M. Hidayatullah, Mulla Principles of Mahomedan Law 320 (16th ed. 1968).
(All footnotes — as consecutively renumbered herein — appear in the original memorandum.)
Based upon the foregoing, we hold that under the Indian Muslim Personal Law Application Act, which applies to Moslems in India, adoption among Moslems is not legally recognized or valid; therefore, Moslem adoptions in India are invalid for purposes of the Immigration and Nationality Act.

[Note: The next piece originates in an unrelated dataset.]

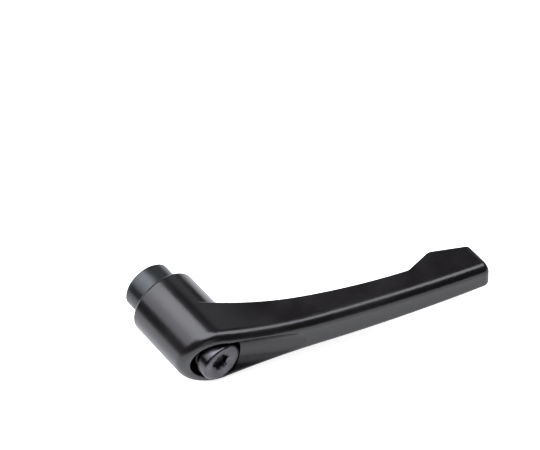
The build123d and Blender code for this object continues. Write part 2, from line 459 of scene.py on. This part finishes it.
paper = Board(bpy.data.materials.new("table_white"))
ray = paper.node("ShaderNodeLightPath", {}, out="Is Camera Ray")
seen = ray.maths("MAXIMUM", ray.outlet("Is Transmission Ray"))
own_light = glow_seen * seen + glow_mirrored * ray.outlet("Is Glossy Ray")
matte = paper.node("ShaderNodeBsdfDiffuse", {}, Color=paper_white)
glow = paper.node("ShaderNodeEmission", {}, Color=white, Strength=own_light)
front_side = paper.node("ShaderNodeAddShader", {}, matte, glow)
clear = paper.node("ShaderNodeBsdfTransparent", {})
from_behind = paper.node("ShaderNodeNewGeometry", {}, out="Backfacing")
one_sided = paper.node("ShaderNodeMixShader", {}, from_behind, front_side, clear)
paper.links.new(one_sided.socket, paper.nodes["Material Output"].inputs["Surface"])
paper.nodes.remove(paper.shader)
dress(table, paper.owner)


# Studio: a white room beyond, a dark felt tent that keeps stray light off the glossy coat, and
# the lamps inside it. A key lamp that no surface mirrors lights the colours, and soft panels
# draw the highlights.
room_dimmed = 0.75
tent_radius = 1.2
tent_cut = -0.15
felt_black = (0.03, 0.03, 0.03, 1)
lamp_tint = (0.95, 0.97, 1.04)

world = bpy.data.worlds.new("studio")
bpy.context.scene.world = world
room = Board(world, "Background", Color=white)
ray = room.node("ShaderNodeLightPath", {}, out="Is Camera Ray")
seen = ray.maths("MAXIMUM", ray.outlet("Is Glossy Ray"))
seen = seen.maths("MAXIMUM", ray.outlet("Is Transmission Ray"))
room_light = 1 - (1 - seen) * room_dimmed
room.links.new(room_light.socket, room.shader.inputs["Strength"])

middle = (box_at_start[0] + box_at_start[1]) / 2

tent_mesh = bmesh.new()
bmesh.ops.create_uvsphere(tent_mesh, u_segments=48, v_segments=24, radius=tent_radius)
everything = list(tent_mesh.verts) + list(tent_mesh.edges) + list(tent_mesh.faces)
bmesh.ops.bisect_plane(tent_mesh, geom=everything, plane_co=(0, tent_cut, 0),
                       plane_no=(0, -1, 0), clear_outer=True)
bmesh.ops.translate(tent_mesh, verts=tent_mesh.verts, vec=middle)
tent = show("tent", tent_mesh)
tent.visible_camera = False
tent.visible_shadow = False
tent.visible_diffuse = False
felt = Board(bpy.data.materials.new("tent_black"), Base_Color=felt_black, Specular_IOR_Level=0.0)
dress(tent, felt.owner)


def panel(name, place, size, brightness, facing=(0, -1, 0)):
    """A soft lamp at a place measured from the lever's middle, with its brightness as seen."""
    lamp = bpy.data.lights.new(name, "AREA")
    lamp.shape = "RECTANGLE"
    lamp.size, lamp.size_y = size
    lamp.energy = brightness * pi * lamp.size * lamp.size_y
    lamp.color = lamp_tint
    holder = bpy.data.objects.new(name, lamp)
    bpy.context.collection.objects.link(holder)
    holder.location = middle + Vector(place)
    holder.rotation_euler = Vector(facing).to_track_quat("-Z", "Y").to_euler()
    holder.visible_camera = False
    return holder


# The wide band along the hub and the collar takes four panels, two above and two at the side.
panel("softbox", (-0.075, 0.5, -0.13), (0.33, 0.64), 4.9)
panel("softbox_edge", (-0.29, 0.5, -0.13), (0.10, 0.64), 4.2)
panel("side_near", (-0.42, 0.483, -0.39), (0.17, 0.6), 2.8, (0.66, -0.75, 0.52))
panel("side_far", (-0.567, 0.38, -0.41), (0.19, 0.6), 2.3, (0.70, -0.47, 0.52))
# One panel draws the line along the arm's crown. Two dim ones lift the arm's root and the scoop.
panel("strip", (0.34, 0.5, 0.145), (0.48, 0.25), 4.6)
panel("fill", (0.68, 0.44, -0.5), (0.42, 0.6), 0.5, (-0.68, -0.44, 0.5))
panel("glow", (-0.34, 0.15, 0.60), (0.3, 0.22), 1.0, (0.46, -0.22, -0.86))
key = panel("key", (-0.52, 0.34, -0.40), (0.3, 0.3), 22.0, (0.52, -0.34, 0.40))
key.visible_glossy = False


# Camera: a long lens that looks down on the lying lever from beyond its hub. It is turned about
# the table's upright, then about its own level line and its line of sight, and then it stands
# off to its own right, up and back from the middle of the insert's lower face.
turned_round = radians(-33.80)
looks_down = radians(51.60)
held_askew = radians(-5.25)
focal_length = 148.14
stand_off = Vector((37.18, 17.76, 668.56)) * mm

lens = bpy.data.cameras.new("camera")
lens.sensor_width = 36.0
lens.lens = focal_length
lens.clip_start = 0.01
lens.clip_end = 20.0
camera = bpy.data.objects.new("camera", lens)
bpy.context.collection.objects.link(camera)
turn = (Matrix.Rotation(turned_round, 4, "Y") @ Matrix.Rotation(-looks_down, 4, "X")
        @ Matrix.Rotation(held_askew, 4, "Z"))
camera.matrix_world = turn @ Matrix.Translation(stand_off)
bpy.context.scene.camera = camera

bpy.context.scene.view_settings.view_transform = "Standard"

The petitioner has argued both below and on certification that his adoption is valid under the standards of Matter of Irani, supra. However, Irani is clearly distinguishable from this case because it explicitly applied only to adoptions among Hindus under the Hindu Code in India. See also Matter of Patel, 17 IN Dec. 414, 417 (BIA 1980). The foreign law evidence of record specifically recites that the Hindu Code does not apply to Moslems.
We note that the memoranda of foreign law both in Irani and herein were prepared by the same Senior Legal Specialist of the Library of Congress.
Applying the above holding to this case, the petitioner's alleged Moslem adoption by the beneficiary in India is not recognized under Indian law and so is not valid for immigration purposes. Therefore, the petitioner has failed to establish the beneficiary's eligibility for classification as his adoptive mother under section 201(b) of the Act. The district director's decision was proper.
ORDER: The decision of the district director is affirmed.